Tonic
- Genre: Jazz music show
- Running time: 2 hours
- Country of origin: Canada
- Language(s): English
- Home station: CBC Radio 2
- Starring: Tim Tamashiro
- Original release: March 19, 2007 – September 2, 2017
- Website: Tonic with Katie Malloch Tonic with Tim Tamashiro

= Tonic (radio program) =

Tonic was a Canadian radio program, which debuted on March 19, 2007 on CBC Radio 2.

It played a blend of jazz music with Latin jazz, soul, R&B and world groove, and aired from 8 p.m. to 10 p.m. Mondays through Saturdays. The program was originally hosted by Katie Malloch weekdays from Montreal and Tim Tamashiro on weekends from Calgary; after Malloch's retirement from the CBC in early 2012, Tamashiro was the sole host until his final show on June 30, 2017. For the summer of 2017, the show was hosted by 5 different Canadian female jazz artists.

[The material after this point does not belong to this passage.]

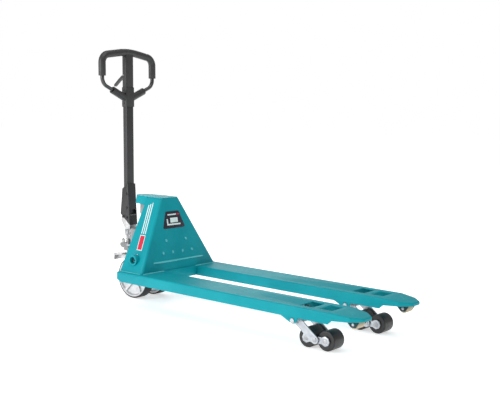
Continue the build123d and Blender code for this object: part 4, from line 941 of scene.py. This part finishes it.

It originally aired from 6 p.m. to 8 p.m. nightly. The change occurred on June 29, 2009 when it switched places with Canada Live, which had previously followed Tonic in the 8 p.m. to 10 p.m. slot. The program also formerly aired a Sunday edition as well, but this was dropped when the network added The Strombo Show on Sunday nights.

It ended September 2, 2017, and was replaced by After Dark with Odario Williams.